DATASET EXCERPTS
────────────────────

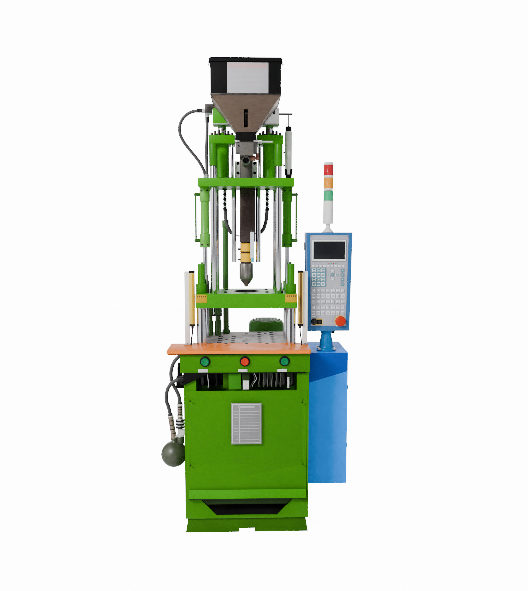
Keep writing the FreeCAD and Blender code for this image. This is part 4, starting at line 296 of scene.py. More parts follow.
def wire_braided_cover(graph: Graph, given: dict, result: dict) -> None:
    """Joins the nodes of a braided cover: two crossing sets of strands, laid out on the UV map."""
    link = graph.tree.links.new
    parts = graph.add("ShaderNodeSeparateXYZ", Vector=given["UV"]).outputs
    along = graph.maths("MULTIPLY", parts[0], given["Along"])
    around = graph.maths("MULTIPLY", parts[1], given["Around"])
    right = graph.maths("SINE", graph.maths("ADD", along, around))
    left = graph.maths("SINE", graph.maths("SUBTRACT", along, around))
    weave = graph.maths("MAXIMUM", graph.maths("ABSOLUTE", right), graph.maths("ABSOLUTE", left))
    tone = graph.blend(graph.span(weave, 0.55, 0.98), given["Deep Color"], given["Color"])
    dust = graph.span(graph.noise(given["Vector"], 30.0, 6, 0.6), 0.5, 0.75, 0.0, 0.45)
    link(graph.blend(dust, tone, given["Dust Color"]), result["Color"])
    link(graph.maths("ADD", graph.span(weave, 0.5, 1.0, 0.72, 0.5), graph.maths("MULTIPLY", dust, 0.3)),
         result["Roughness"])
    link(weave, result["Height"])


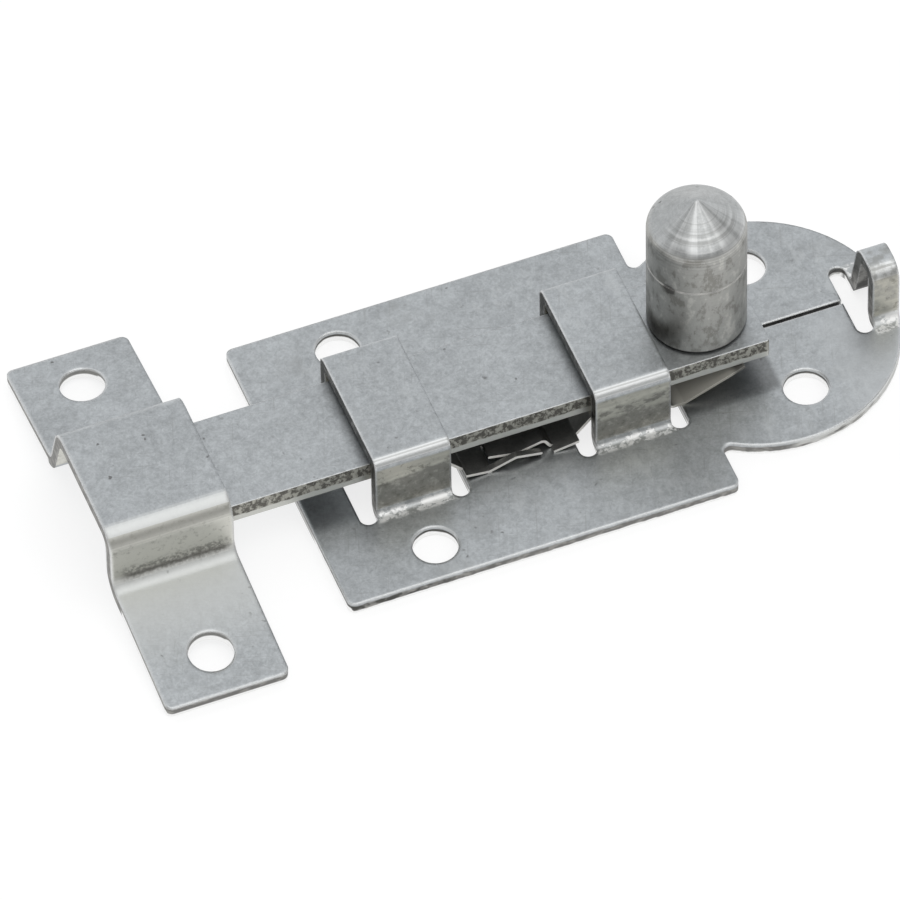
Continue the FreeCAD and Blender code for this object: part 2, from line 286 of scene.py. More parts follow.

────────────────────

EXERCISE
Of all the lines above, how many contain the word "parts"? Give the number and nothing else.

OUTPUT BELOW
5